--- MATERIAL FOR THIS TASK ---
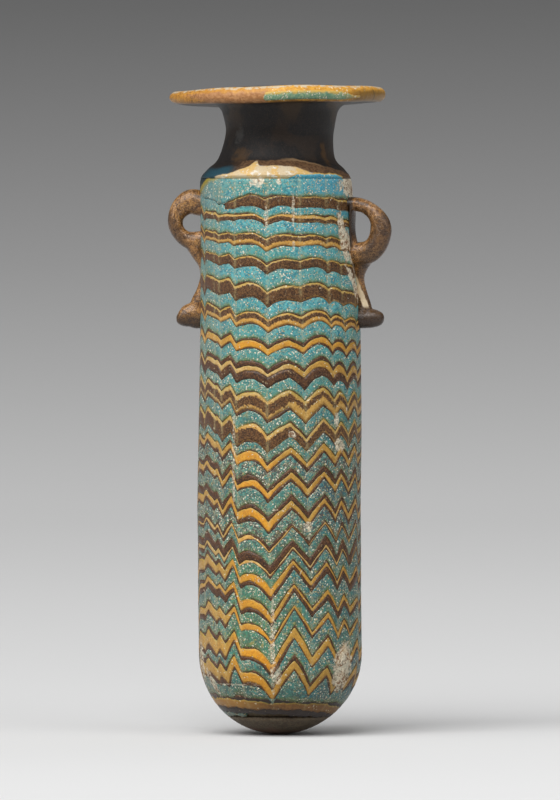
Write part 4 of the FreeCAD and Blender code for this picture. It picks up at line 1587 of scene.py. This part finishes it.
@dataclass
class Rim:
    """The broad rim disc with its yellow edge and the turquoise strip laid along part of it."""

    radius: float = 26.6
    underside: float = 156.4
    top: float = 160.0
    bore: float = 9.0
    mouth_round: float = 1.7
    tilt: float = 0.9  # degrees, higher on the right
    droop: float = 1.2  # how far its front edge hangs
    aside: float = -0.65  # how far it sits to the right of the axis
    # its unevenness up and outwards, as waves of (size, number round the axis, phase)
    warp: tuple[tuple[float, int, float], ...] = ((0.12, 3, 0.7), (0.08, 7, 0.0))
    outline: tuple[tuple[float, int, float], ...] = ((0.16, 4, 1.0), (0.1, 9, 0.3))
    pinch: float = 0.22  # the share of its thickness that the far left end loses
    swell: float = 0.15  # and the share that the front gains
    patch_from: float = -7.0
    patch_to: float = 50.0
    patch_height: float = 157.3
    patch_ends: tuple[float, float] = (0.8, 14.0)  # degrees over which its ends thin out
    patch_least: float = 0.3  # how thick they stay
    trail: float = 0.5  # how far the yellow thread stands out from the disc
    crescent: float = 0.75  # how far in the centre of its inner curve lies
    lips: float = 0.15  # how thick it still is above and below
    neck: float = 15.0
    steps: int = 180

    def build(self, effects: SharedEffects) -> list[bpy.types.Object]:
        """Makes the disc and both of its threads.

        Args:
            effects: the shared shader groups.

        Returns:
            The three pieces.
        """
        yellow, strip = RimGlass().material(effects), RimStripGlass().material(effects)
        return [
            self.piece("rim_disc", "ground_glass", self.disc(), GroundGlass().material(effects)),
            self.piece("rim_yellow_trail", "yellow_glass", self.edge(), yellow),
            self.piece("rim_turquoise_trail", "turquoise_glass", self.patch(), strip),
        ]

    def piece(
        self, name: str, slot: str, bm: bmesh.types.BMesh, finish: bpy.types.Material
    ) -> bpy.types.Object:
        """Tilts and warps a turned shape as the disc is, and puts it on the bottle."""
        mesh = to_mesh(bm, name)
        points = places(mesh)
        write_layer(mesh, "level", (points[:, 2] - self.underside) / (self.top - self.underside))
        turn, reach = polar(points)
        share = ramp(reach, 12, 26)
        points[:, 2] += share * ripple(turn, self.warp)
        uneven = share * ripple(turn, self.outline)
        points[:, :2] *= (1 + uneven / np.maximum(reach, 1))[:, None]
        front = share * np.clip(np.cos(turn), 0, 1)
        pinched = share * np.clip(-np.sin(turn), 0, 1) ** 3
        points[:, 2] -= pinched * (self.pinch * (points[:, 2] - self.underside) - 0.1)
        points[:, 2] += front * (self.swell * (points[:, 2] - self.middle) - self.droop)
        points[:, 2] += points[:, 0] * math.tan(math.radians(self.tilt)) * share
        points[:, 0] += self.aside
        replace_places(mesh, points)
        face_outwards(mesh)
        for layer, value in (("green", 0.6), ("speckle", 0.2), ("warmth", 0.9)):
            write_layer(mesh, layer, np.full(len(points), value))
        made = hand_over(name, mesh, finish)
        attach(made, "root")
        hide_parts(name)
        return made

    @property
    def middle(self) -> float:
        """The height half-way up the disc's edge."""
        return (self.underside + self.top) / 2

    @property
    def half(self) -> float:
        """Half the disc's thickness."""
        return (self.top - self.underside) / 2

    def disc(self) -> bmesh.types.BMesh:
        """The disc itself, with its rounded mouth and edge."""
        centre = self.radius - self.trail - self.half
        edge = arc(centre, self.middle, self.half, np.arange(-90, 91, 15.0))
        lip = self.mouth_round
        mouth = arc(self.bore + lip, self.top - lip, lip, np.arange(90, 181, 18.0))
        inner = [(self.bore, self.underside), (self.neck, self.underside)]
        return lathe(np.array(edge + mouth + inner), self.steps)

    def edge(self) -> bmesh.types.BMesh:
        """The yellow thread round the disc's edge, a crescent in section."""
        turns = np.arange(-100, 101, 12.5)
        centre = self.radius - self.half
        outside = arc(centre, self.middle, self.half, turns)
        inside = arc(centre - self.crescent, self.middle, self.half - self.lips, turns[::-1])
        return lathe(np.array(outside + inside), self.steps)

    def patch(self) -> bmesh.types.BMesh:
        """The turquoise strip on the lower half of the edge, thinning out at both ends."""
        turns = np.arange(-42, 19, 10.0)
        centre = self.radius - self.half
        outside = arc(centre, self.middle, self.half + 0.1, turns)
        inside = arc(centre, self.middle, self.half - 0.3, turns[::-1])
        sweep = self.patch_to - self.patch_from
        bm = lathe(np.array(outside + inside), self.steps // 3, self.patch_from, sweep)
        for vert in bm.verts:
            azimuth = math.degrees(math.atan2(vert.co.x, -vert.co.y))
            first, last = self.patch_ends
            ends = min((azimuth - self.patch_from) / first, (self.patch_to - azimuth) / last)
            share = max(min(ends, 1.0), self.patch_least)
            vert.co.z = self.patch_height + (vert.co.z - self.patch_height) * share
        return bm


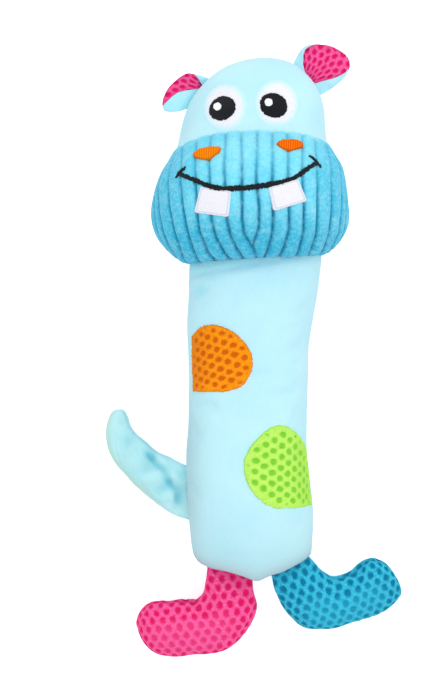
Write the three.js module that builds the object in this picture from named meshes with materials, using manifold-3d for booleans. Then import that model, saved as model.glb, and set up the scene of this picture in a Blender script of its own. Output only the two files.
---
### WRITTEN REQUEST
Starting at the first line of the data above, please restate word for word every line up to and including the one that holds "effects: the shared", and add nothing else.

### EXERCISE SOLUTION
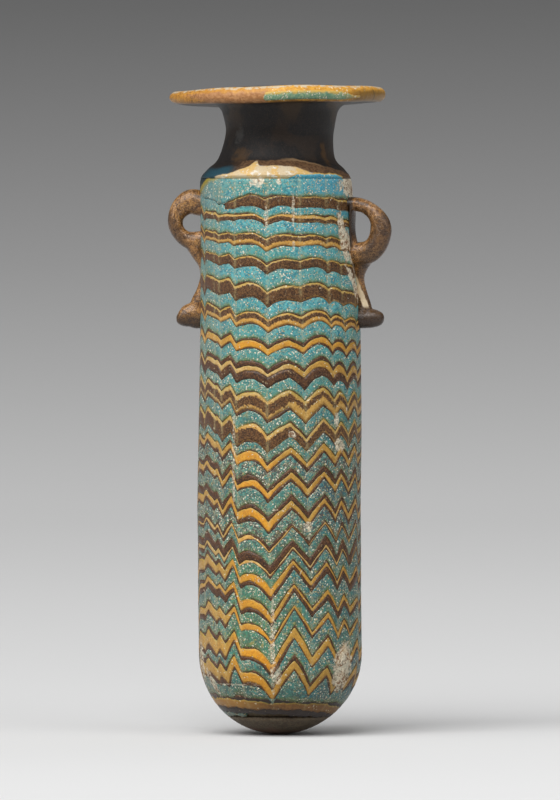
Write part 4 of the FreeCAD and Blender code for this picture. It picks up at line 1587 of scene.py. This part finishes it.
@dataclass
class Rim:
    """The broad rim disc with its yellow edge and the turquoise strip laid along part of it."""

    radius: float = 26.6
    underside: float = 156.4
    top: float = 160.0
    bore: float = 9.0
    mouth_round: float = 1.7
    tilt: float = 0.9  # degrees, higher on the right
    droop: float = 1.2  # how far its front edge hangs
    aside: float = -0.65  # how far it sits to the right of the axis
    # its unevenness up and outwards, as waves of (size, number round the axis, phase)
    warp: tuple[tuple[float, int, float], ...] = ((0.12, 3, 0.7), (0.08, 7, 0.0))
    outline: tuple[tuple[float, int, float], ...] = ((0.16, 4, 1.0), (0.1, 9, 0.3))
    pinch: float = 0.22  # the share of its thickness that the far left end loses
    swell: float = 0.15  # and the share that the front gains
    patch_from: float = -7.0
    patch_to: float = 50.0
    patch_height: float = 157.3
    patch_ends: tuple[float, float] = (0.8, 14.0)  # degrees over which its ends thin out
    patch_least: float = 0.3  # how thick they stay
    trail: float = 0.5  # how far the yellow thread stands out from the disc
    crescent: float = 0.75  # how far in the centre of its inner curve lies
    lips: float = 0.15  # how thick it still is above and below
    neck: float = 15.0
    steps: int = 180

    def build(self, effects: SharedEffects) -> list[bpy.types.Object]:
        """Makes the disc and both of its threads.

        Args:
            effects: the shared shader groups.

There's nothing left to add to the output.